> WORK REQUIRED
Return, word for word, every line that follows.

> DATASET EXCERPT
******

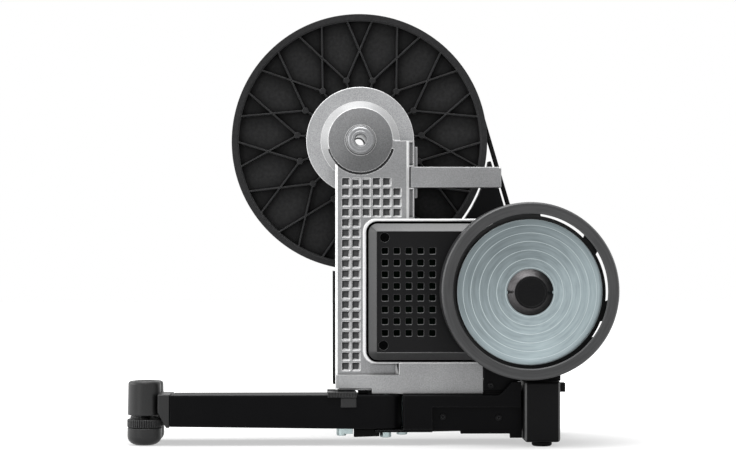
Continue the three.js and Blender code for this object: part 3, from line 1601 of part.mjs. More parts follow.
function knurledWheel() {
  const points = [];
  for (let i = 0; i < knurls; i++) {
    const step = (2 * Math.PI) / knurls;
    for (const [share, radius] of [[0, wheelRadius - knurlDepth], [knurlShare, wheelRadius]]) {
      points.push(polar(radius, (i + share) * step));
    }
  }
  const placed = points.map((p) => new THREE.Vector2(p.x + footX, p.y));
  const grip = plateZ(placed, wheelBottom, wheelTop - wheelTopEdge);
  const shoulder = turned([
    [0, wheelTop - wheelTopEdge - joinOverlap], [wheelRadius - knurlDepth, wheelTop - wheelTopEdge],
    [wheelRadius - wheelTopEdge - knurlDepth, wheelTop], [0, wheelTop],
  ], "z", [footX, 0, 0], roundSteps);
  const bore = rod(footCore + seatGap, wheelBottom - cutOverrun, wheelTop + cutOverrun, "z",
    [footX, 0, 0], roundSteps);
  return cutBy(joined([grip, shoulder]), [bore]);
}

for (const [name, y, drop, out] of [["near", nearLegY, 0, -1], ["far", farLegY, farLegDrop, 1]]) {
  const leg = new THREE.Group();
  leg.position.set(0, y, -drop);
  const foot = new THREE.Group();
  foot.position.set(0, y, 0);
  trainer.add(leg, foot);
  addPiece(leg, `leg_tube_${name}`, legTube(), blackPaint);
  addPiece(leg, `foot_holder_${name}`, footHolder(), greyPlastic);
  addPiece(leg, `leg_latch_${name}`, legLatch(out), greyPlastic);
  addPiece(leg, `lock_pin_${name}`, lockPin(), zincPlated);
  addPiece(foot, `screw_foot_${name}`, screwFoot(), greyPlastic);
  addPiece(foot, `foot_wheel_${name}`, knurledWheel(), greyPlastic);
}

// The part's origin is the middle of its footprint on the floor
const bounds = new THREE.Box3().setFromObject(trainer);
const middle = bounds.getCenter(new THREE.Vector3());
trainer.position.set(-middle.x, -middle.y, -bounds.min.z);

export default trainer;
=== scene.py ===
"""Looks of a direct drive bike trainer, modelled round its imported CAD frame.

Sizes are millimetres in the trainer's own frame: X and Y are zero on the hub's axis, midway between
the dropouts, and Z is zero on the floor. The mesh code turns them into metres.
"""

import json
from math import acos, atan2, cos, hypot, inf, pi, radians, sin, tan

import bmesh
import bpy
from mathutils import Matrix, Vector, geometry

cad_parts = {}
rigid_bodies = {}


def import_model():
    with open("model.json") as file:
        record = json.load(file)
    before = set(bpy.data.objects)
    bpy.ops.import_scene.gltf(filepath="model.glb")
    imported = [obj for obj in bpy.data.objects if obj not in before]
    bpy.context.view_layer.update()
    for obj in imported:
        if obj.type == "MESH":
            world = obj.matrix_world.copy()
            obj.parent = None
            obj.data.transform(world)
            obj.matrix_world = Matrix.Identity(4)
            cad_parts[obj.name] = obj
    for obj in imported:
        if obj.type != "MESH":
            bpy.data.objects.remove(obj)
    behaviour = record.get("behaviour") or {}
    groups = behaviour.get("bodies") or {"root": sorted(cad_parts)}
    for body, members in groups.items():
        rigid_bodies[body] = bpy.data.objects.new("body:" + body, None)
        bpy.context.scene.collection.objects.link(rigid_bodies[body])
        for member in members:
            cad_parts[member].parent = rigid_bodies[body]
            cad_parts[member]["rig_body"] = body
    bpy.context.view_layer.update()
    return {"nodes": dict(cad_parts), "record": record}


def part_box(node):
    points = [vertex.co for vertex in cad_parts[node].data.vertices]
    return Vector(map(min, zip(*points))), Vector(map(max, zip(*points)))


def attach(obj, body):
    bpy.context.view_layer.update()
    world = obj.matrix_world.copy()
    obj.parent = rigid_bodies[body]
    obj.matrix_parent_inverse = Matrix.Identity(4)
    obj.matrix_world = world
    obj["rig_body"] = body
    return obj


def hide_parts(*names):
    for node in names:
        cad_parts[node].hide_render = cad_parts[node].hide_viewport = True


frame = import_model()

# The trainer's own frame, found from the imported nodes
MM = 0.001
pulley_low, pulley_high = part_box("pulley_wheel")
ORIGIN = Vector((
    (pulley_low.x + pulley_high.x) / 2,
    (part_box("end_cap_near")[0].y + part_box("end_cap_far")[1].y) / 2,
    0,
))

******

> WORKED SOLUTION
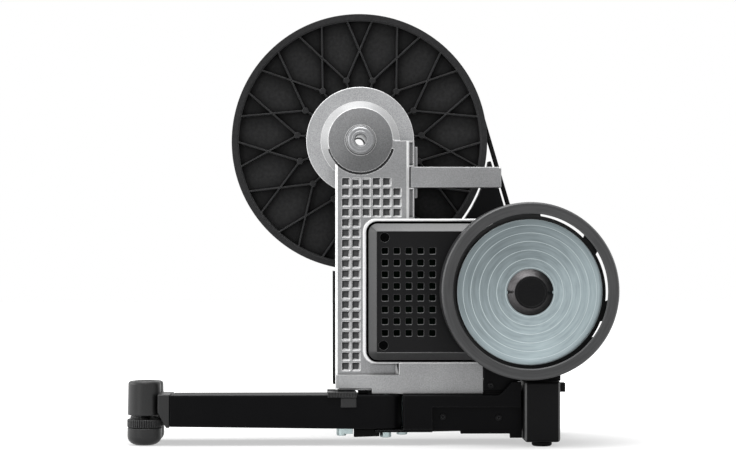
Continue the three.js and Blender code for this object: part 3, from line 1601 of part.mjs. More parts follow.
function knurledWheel() {
  const points = [];
  for (let i = 0; i < knurls; i++) {
    const step = (2 * Math.PI) / knurls;
    for (const [share, radius] of [[0, wheelRadius - knurlDepth], [knurlShare, wheelRadius]]) {
      points.push(polar(radius, (i + share) * step));
    }
  }
  const placed = points.map((p) => new THREE.Vector2(p.x + footX, p.y));
  const grip = plateZ(placed, wheelBottom, wheelTop - wheelTopEdge);
  const shoulder = turned([
    [0, wheelTop - wheelTopEdge - joinOverlap], [wheelRadius - knurlDepth, wheelTop - wheelTopEdge],
    [wheelRadius - wheelTopEdge - knurlDepth, wheelTop], [0, wheelTop],
  ], "z", [footX, 0, 0], roundSteps);
  const bore = rod(footCore + seatGap, wheelBottom - cutOverrun, wheelTop + cutOverrun, "z",
    [footX, 0, 0], roundSteps);
  return cutBy(joined([grip, shoulder]), [bore]);
}

for (const [name, y, drop, out] of [["near", nearLegY, 0, -1], ["far", farLegY, farLegDrop, 1]]) {
  const leg = new THREE.Group();
  leg.position.set(0, y, -drop);
  const foot = new THREE.Group();
  foot.position.set(0, y, 0);
  trainer.add(leg, foot);
  addPiece(leg, `leg_tube_${name}`, legTube(), blackPaint);
  addPiece(leg, `foot_holder_${name}`, footHolder(), greyPlastic);
  addPiece(leg, `leg_latch_${name}`, legLatch(out), greyPlastic);
  addPiece(leg, `lock_pin_${name}`, lockPin(), zincPlated);
  addPiece(foot, `screw_foot_${name}`, screwFoot(), greyPlastic);
  addPiece(foot, `foot_wheel_${name}`, knurledWheel(), greyPlastic);
}

// The part's origin is the middle of its footprint on the floor
const bounds = new THREE.Box3().setFromObject(trainer);
const middle = bounds.getCenter(new THREE.Vector3());
trainer.position.set(-middle.x, -middle.y, -bounds.min.z);

export default trainer;
=== scene.py ===
"""Looks of a direct drive bike trainer, modelled round its imported CAD frame.

Sizes are millimetres in the trainer's own frame: X and Y are zero on the hub's axis, midway between
the dropouts, and Z is zero on the floor. The mesh code turns them into metres.
"""

import json
from math import acos, atan2, cos, hypot, inf, pi, radians, sin, tan

import bmesh
import bpy
from mathutils import Matrix, Vector, geometry

cad_parts = {}
rigid_bodies = {}


def import_model():
    with open("model.json") as file:
        record = json.load(file)
    before = set(bpy.data.objects)
    bpy.ops.import_scene.gltf(filepath="model.glb")
    imported = [obj for obj in bpy.data.objects if obj not in before]
    bpy.context.view_layer.update()
    for obj in imported:
        if obj.type == "MESH":
            world = obj.matrix_world.copy()
            obj.parent = None
            obj.data.transform(world)
            obj.matrix_world = Matrix.Identity(4)
            cad_parts[obj.name] = obj
    for obj in imported:
        if obj.type != "MESH":
            bpy.data.objects.remove(obj)
    behaviour = record.get("behaviour") or {}
    groups = behaviour.get("bodies") or {"root": sorted(cad_parts)}
    for body, members in groups.items():
        rigid_bodies[body] = bpy.data.objects.new("body:" + body, None)
        bpy.context.scene.collection.objects.link(rigid_bodies[body])
        for member in members:
            cad_parts[member].parent = rigid_bodies[body]
            cad_parts[member]["rig_body"] = body
    bpy.context.view_layer.update()
    return {"nodes": dict(cad_parts), "record": record}


def part_box(node):
    points = [vertex.co for vertex in cad_parts[node].data.vertices]
    return Vector(map(min, zip(*points))), Vector(map(max, zip(*points)))


def attach(obj, body):
    bpy.context.view_layer.update()
    world = obj.matrix_world.copy()
    obj.parent = rigid_bodies[body]
    obj.matrix_parent_inverse = Matrix.Identity(4)
    obj.matrix_world = world
    obj["rig_body"] = body
    return obj


def hide_parts(*names):
    for node in names:
        cad_parts[node].hide_render = cad_parts[node].hide_viewport = True


frame = import_model()

# The trainer's own frame, found from the imported nodes
MM = 0.001
pulley_low, pulley_high = part_box("pulley_wheel")
ORIGIN = Vector((
    (pulley_low.x + pulley_high.x) / 2,
    (part_box("end_cap_near")[0].y + part_box("end_cap_far")[1].y) / 2,
    0,
))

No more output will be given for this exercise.